IMF Upgrades Nigeria Growth Forecast to 3.8% on Oil Output Recovery

The International Monetary Fund raised its projection for Nigeria's economic expansion after crude oil production climbed above 1.6 million barrels per day for the first time in four years.

Tunde Adisa · International Desk·Monday, 29 June 2026 · 10:00 am
₦S
IMF / GLOBAL

IMF Upgrades Nigeria Growth Forecast to 3.8% on Oil Output Recovery

The International Monetary Fund has revised upward its growth forecast for Nigeria to 3.8 per cent for 2026, citing a sustained recovery in crude oil production that has exceeded earlier projections.

The Fund's updated country assessment, published as part of a broader review of sub-Saharan African economic prospects, marks the third consecutive upward revision of Nigeria's growth outlook in twelve months.

**Oil Production Recovery**

Nigeria's crude oil output has climbed above 1.6 million barrels per day for the first time since 2020, according to data from the Nigerian Upstream Petroleum Regulatory Commission. The recovery reflects progress in combating oil theft and pipeline vandalism in the Niger Delta, combined with new investments from international oil companies following improved fiscal terms under the Petroleum Industry Act.

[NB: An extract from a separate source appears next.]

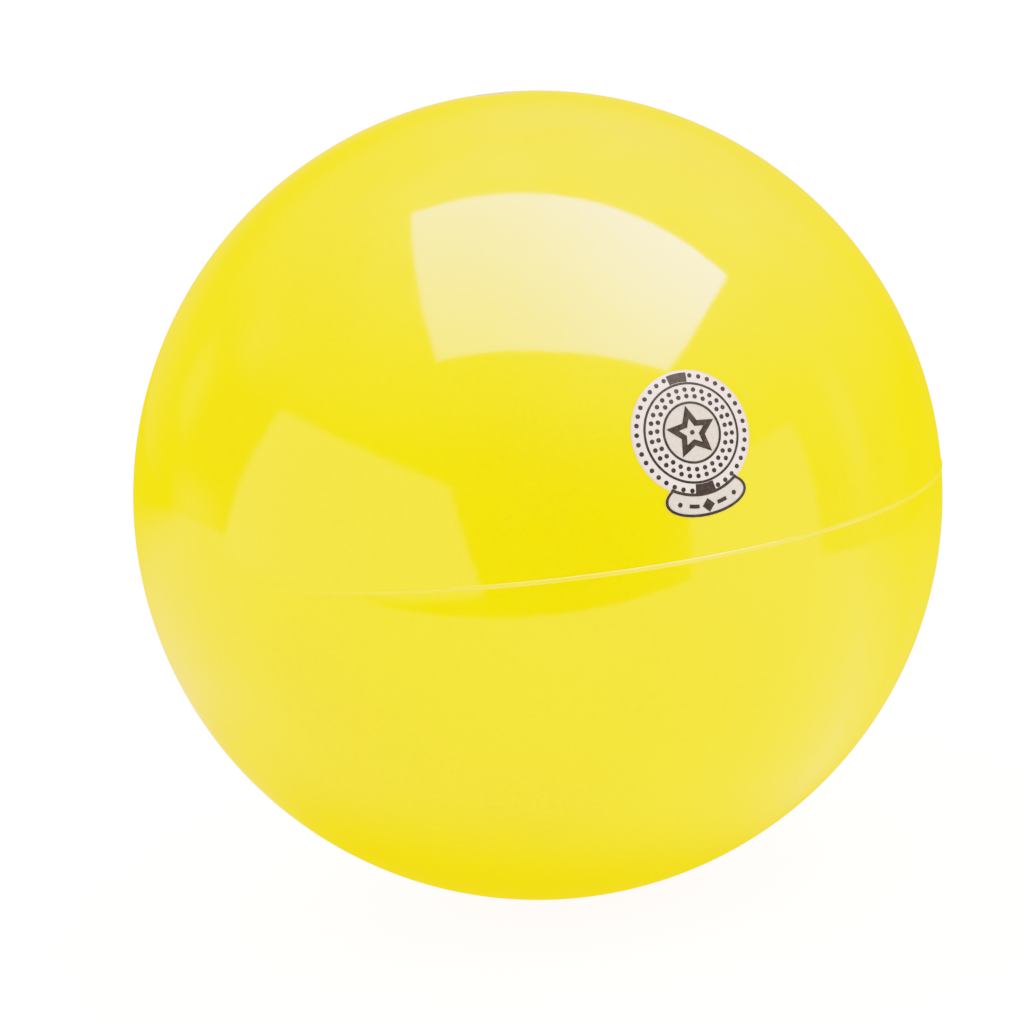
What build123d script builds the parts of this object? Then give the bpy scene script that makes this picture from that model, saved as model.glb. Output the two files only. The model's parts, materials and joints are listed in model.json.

The IMF noted that sustained production above 1.5 million BPD would be the single most important driver of economic growth in the medium term, as oil revenues directly feed into both government budgets and foreign exchange availability.

**Beyond Oil**

The Fund's report also points to encouraging signs in Nigeria's non-oil economy. Telecommunications, financial services, and the nascent digital economy are all growing at above-trend rates, and the Fund projects that their combined contribution to GDP will gradually reduce Nigeria's dependence on hydrocarbon revenues over the next decade.

**Risks to the Outlook**

The IMF flagged several downside risks. These include the possibility of renewed oil price weakness, a reversal of reform momentum if political pressures mount, and persistent inflation that constrains private consumption.

The Fund also noted that poverty reduction remains insufficient relative to population growth, and called on the government to use the improved revenue environment to expand social protection spending.

**Government Response**

The finance ministry welcomed the forecast upgrade and said it validated the government's reform programme. Officials reiterated their commitment to further fiscal consolidation and structural reforms to sustain the growth momentum.